La deuxième piste, c’est chaque jour de prier avec conviction pour appeler le retour du Christ. « Viens, Seigneur Jésus, nous t’attendons », c’est tout simple, vous marchez, vous êtes dans le métro, l’autobus, le train, vous montez un escalier, une pensée « Viens, Seigneur Jésus, nous t’attendons ».

Troisième piste, ouvrir votre vie. Comment ouvre-t-on sa vie ? Comment pourrait-on accueillir le Christ dans une vie ouverte si notre cœur et notre attention sont fermés à ceux qui nous entourent ? Chaque jour essayer d’aller vers quelqu’un, sortir de notre isolement, et en sortant de notre isolement aider quelqu’un d’autre à sortir de son isolement.

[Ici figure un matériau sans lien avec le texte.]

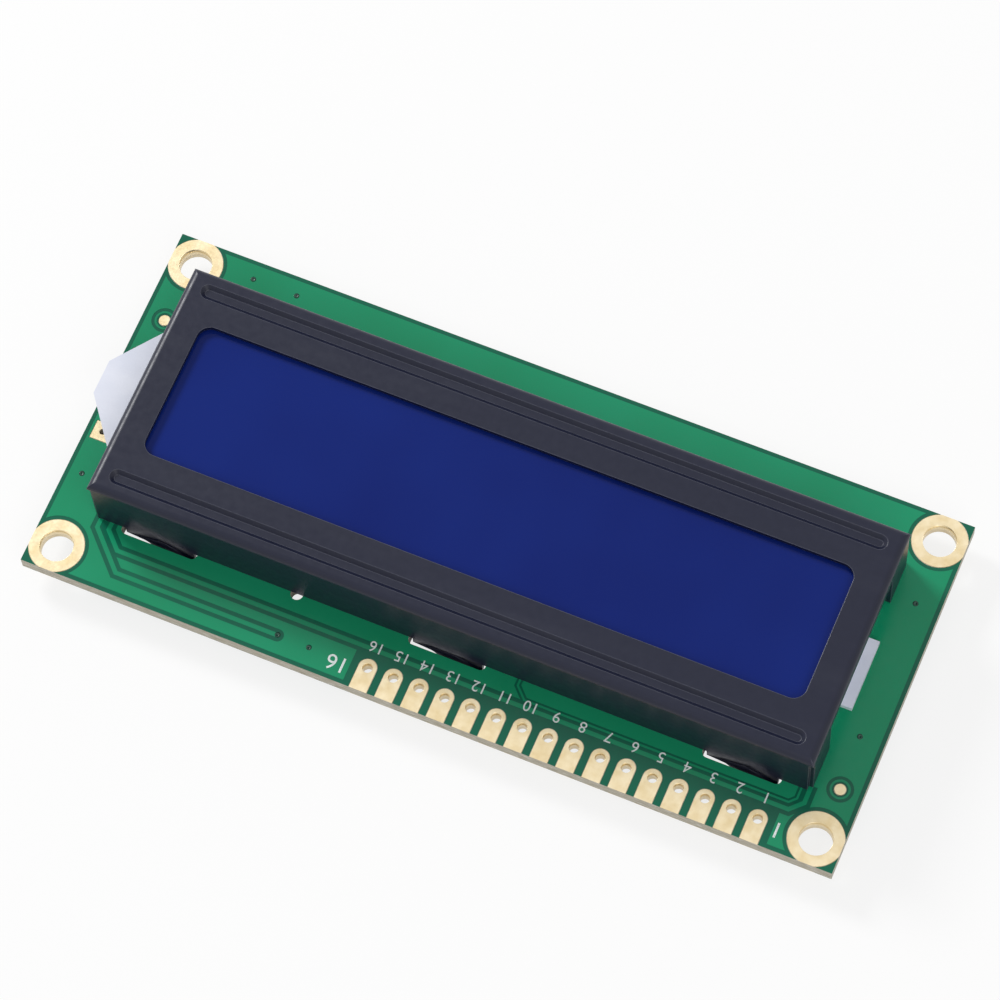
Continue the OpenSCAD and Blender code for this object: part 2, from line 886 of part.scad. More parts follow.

Bref, au lieu de vivre comme des gens juxtaposés, figés dans la monotonie des rôles et des fonctions, faire la démarche imprévue, celle qui ne fait pas partie des codes de la vie sociale, dire une parole, échanger un sourire, une poignée de main, et quand cette première barrière aura été franchie, devenir capables de s’intéresser réellement à ceux qui nous entourent.

Et si nous faisons avec persévérance cet effort de méditer la Parole du Christ, d’appeler sa venue et d’ouvrir notre vie à sa rencontre, alors nous nous préparons pour qu’au moment où Il viendra, et auquel nous ne pouvons pas penser, nous soyons capables de l’accueillir et de le reconnaître.

Amen.

+ André cardinal Vingt-Trois, archevêque de Paris.